Alexandra would argue that rice and beans prepared without lard fall far short of the rice and beans she lived on in Costa Rica (that said, she never cooks with lard). Here is my version:

2 c brown rice
2 19-oz cans black beans (`1/2 pound or 1 1/4 dried beans, cooked for 25 minutes)
Water

Rinse the beans well and then drain. Put 4 cups of water in a pan with the rice and bring to boil, cover and cook on low heat until rice has absorbed all liquid, 30-40 minutes.
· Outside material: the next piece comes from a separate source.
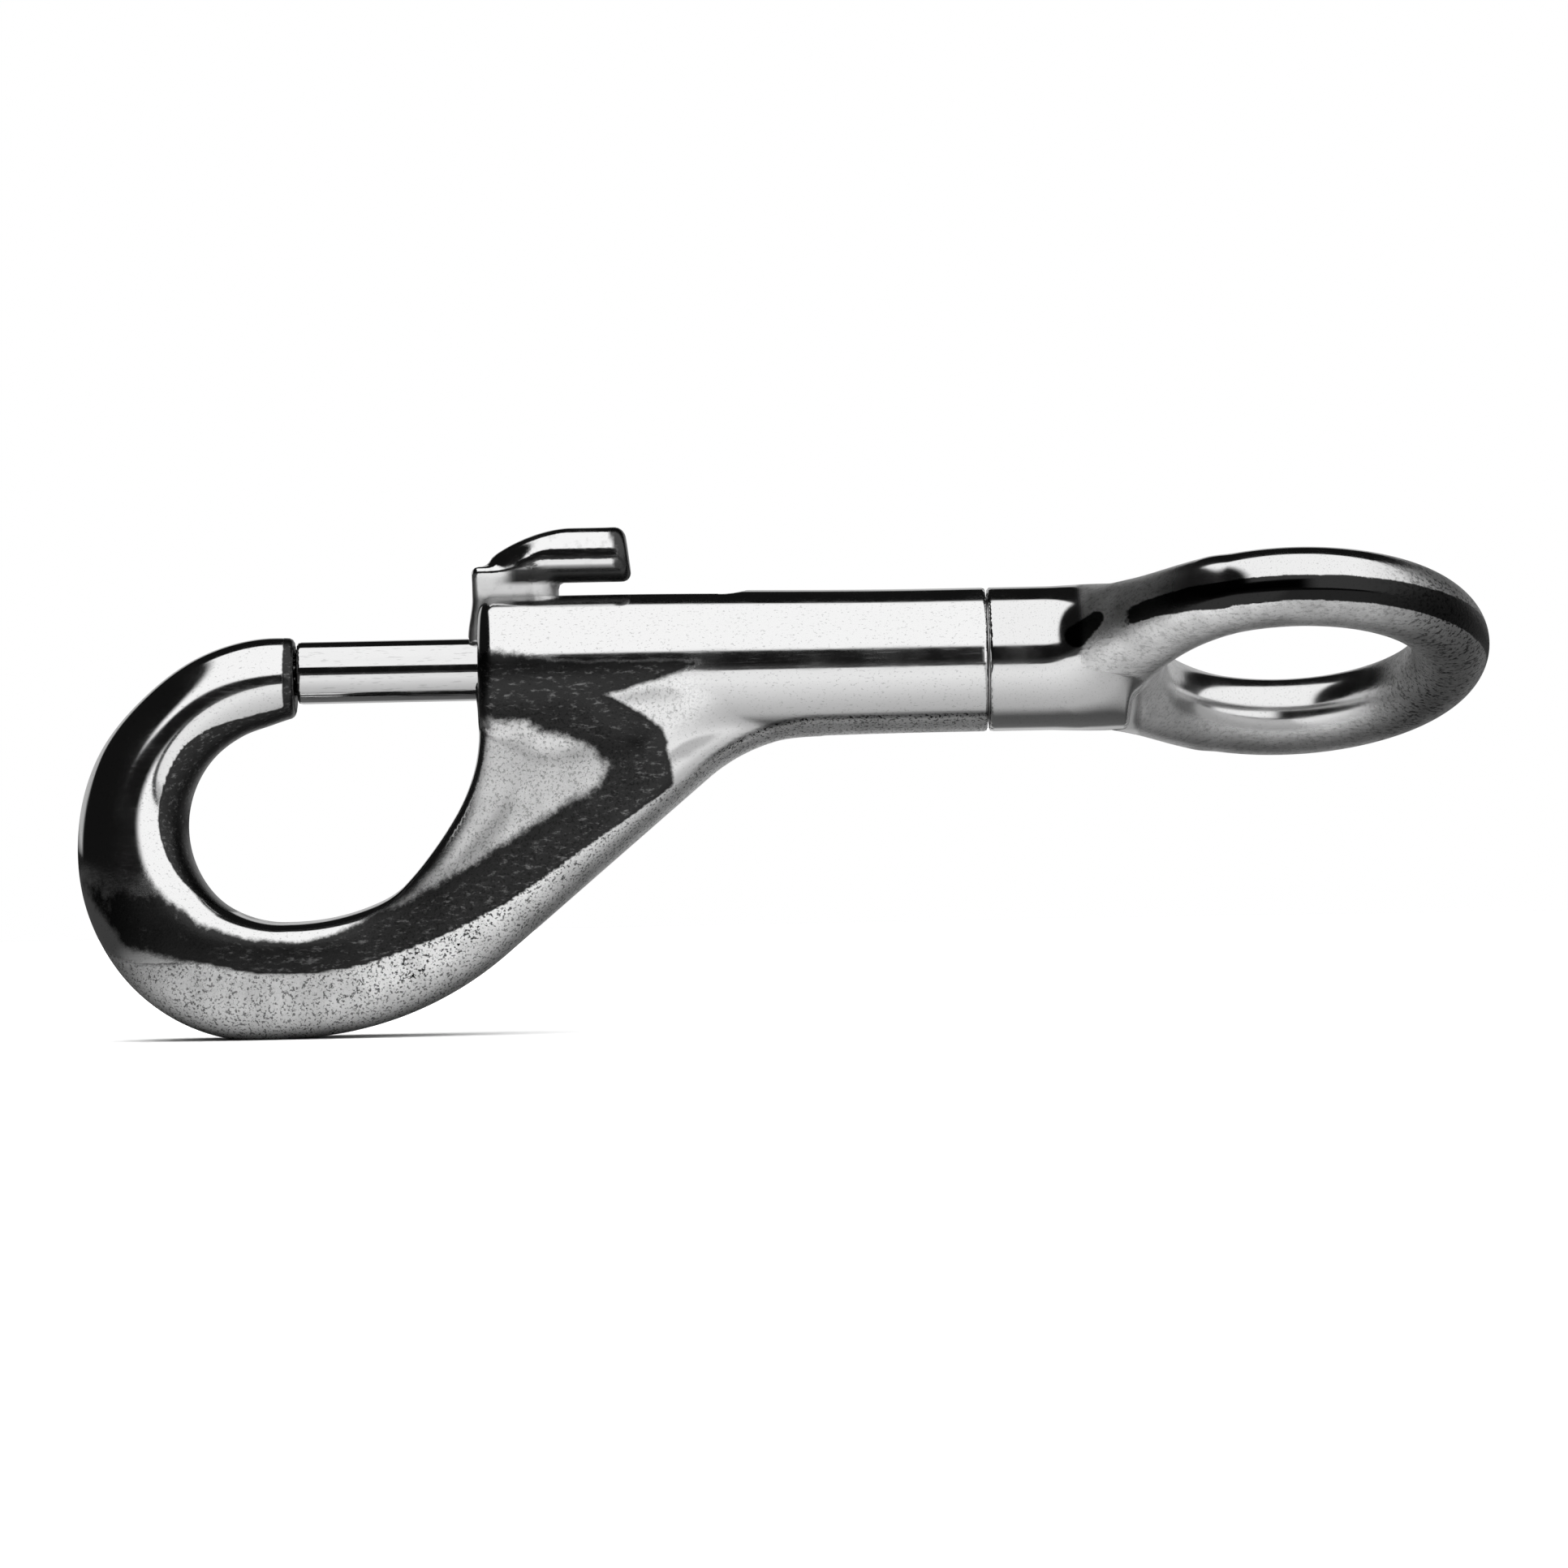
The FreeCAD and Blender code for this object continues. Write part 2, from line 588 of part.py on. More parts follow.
def swivel_eye():
    """The eye with its neck, its shank and the rivet head that holds it in the barrel."""
    eye = add("Part::Torus", "eye_ring", Radius1=EYE_RADIUS, Radius2="dims.eye_bar / 2")
    place(eye, axis=(1, 0, 0), angle="-dims.eye_turn")
    head_r = "(dims.rivet_head_dia / 2)"
    neck = turned(
        "neck",
        [
            (HEAD_FRONT, "0"),
            (NECK_END, "0"),
            (NECK_END, BARREL_R),
            (f"{NECK_FACE} + dims.edge_break", BARREL_R),
            (NECK_FACE, f"{BARREL_R} - dims.edge_break"),
            (NECK_FACE, SHANK_R),
            (HEAD_REAR, SHANK_R),
            (HEAD_REAR, head_r),
            (f"{HEAD_FRONT} + dims.rivet_head_height / 2", head_r),
            (HEAD_FRONT, f"{head_r} - dims.rivet_head_height / 2"),
        ],
    )
    roots = fuse("limb_roots", limb_root("near_root", -1), limb_root("far_root", 1), neck)
    hole = add("Part::Cylinder", "eye_hole", Radius=EYE_RADIUS, Height="2 * dims.barrel_dia")
    drop = "placement(vector(0; 0; -dims.barrel_dia); rotation(vector(0; 0; 1); 0))"
    turn = "placement(vector(0; 0; 0); rotation(vector(1; 0; 0); -dims.eye_turn))"
    hole.setExpression("Placement", f"{turn} * {drop}")
    piece(fuse("swivel_eye_fuse", eye, cut("roots_outside", roots, hole)), "swivel_eye")


def swivel_rings():
    """The rings of the swivel and the plug that the spring bears on."""
    thrust_front = f"({BARREL_REAR} + dims.run_gap)"
    thrust_r = f"({BARREL_R} - dims.thrust_inset)"
    washer_r = "(dims.rivet_washer_dia / 2)"
    piece(ring("thrust_ring", thrust_front, NECK_FACE, thrust_r, SHANK_BORE_R), "thrust_washer")
    piece(ring("bush_ring", BUSH_FRONT, BARREL_REAR, BUSH_R, SHANK_BORE_R), "swivel_bush")
    piece(ring("rivet_ring", HEAD_REAR, WASHER_REAR, washer_r, SHANK_R), "rivet_washer")
    corners = [(SEAT_FRONT, "0"), (SEAT_REAR, "0"), (SEAT_REAR, CHAMBER_R), (SEAT_FRONT, CHAMBER_R)]
    piece(turned("seat_disc", corners), "spring_seat")


def check():
    """Stops the build if any object failed or any piece is empty or not valid."""
    for thing in doc.Objects:
        if "Invalid" in thing.State or "Error" in thing.State:
            raise RuntimeError(f"{thing.Name} failed: {thing.State}")
    for thing in pieces:
        if thing.Shape.isNull() or not thing.Shape.isValid() or len(thing.Shape.Solids) != 1:
            raise RuntimeError(f"{thing.Label} is not one valid solid")


for make in (hook_body, bolt, thumb_lever, bolt_spring, swivel_eye, swivel_rings):
    make()
doc.recompute()
check()
os.makedirs("parts", exist_ok=True)
for made in pieces:
    made.Shape.exportStep(f"parts/{made.Label}.step")
    print(f"{made.Label}: {made.Shape.Volume:.1f} cubic mm")
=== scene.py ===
"""A stainless swivel-eye bolt snap on a pale studio floor.

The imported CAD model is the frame. The cast hook, the forged eye, the thumb lever and the bolt are
remade as closed meshes skinned over smooth distance fields, and the spring as a coil. The bush, the
two washers and the spring's seat keep their own shapes. Shapes are worked out in millimetres, in the
frame's own axes: X along the barrel towards the eye, Z towards the thumb lever, and the hook in the
XZ plane.
"""

import json
import math

import bpy
import numpy as np
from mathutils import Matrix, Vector


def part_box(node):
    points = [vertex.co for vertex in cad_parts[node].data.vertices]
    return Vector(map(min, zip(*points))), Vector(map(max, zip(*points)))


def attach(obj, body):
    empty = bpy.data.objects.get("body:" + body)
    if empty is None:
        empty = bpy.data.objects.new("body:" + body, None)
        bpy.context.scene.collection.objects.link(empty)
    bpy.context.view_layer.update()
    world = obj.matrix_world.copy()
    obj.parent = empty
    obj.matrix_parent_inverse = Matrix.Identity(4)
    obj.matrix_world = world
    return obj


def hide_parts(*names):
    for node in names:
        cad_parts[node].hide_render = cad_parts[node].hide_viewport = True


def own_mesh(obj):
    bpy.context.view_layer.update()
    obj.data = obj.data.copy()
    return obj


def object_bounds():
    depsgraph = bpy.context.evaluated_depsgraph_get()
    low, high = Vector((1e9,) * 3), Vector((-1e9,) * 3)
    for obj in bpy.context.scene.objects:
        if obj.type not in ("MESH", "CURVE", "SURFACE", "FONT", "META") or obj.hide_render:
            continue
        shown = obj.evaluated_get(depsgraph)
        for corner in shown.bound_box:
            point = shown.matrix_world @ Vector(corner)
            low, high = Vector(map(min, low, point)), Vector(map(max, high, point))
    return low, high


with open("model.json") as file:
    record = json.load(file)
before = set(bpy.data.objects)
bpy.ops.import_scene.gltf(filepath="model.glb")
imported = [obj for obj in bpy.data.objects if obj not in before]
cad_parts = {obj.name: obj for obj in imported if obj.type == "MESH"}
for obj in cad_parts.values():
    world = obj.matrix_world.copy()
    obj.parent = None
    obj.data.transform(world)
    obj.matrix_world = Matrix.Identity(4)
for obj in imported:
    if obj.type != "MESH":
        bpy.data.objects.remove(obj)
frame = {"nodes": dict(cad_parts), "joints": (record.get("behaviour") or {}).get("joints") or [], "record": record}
cad_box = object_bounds()

MM = 0.001

# ---------------------------------------------------------------- sizes taken from the frame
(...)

Alternatively, cook the rice in a rice cooker.

MEANWHILE, sauté in medium frying pan until peppers are soft and onions are golden, about 8-10 minutes over medium heat:

2 T olive oil (add oil first and heat before adding vegetables)
1 medium onion, finely chopped
1 red pepper, cored, stemmed and chopped
1 green pepper, cored, stemmed and chopped
1 T minced garlic

If eating immediately, place the beans in a large pot that can hold over twice their volume and cook over low heat until they are warmed through, add cooked rice and sautéed vegetables. Stir well and season with

Pepper

This recipe makes a large pot of rice and beans that will keep for several days in the refrigerator. If you are not eating immediately, combine cooked rice, sautéed vegetables and cold beans. Mix well. When ready to serve, heat all or a portion of the mixture in a microwave oven, conventional oven, or stove top until warmed through.

Good served with

Salsa or chili sauce or (my favorite) Cholula Hot Sauce.

VARIATIONS:

Use red beans instead of black.

Add some hot chili peppers and/or chili powder to the sauté.

Add corn kernels with the beans.

Add 2 t ground cumin to the sauté.

Add fresh cilantro just before serving.

Combine several/all of the above variations.


Use rice and beans (plus some cheddar cheese) as an omelet filling (see Spanish Rice Omelet).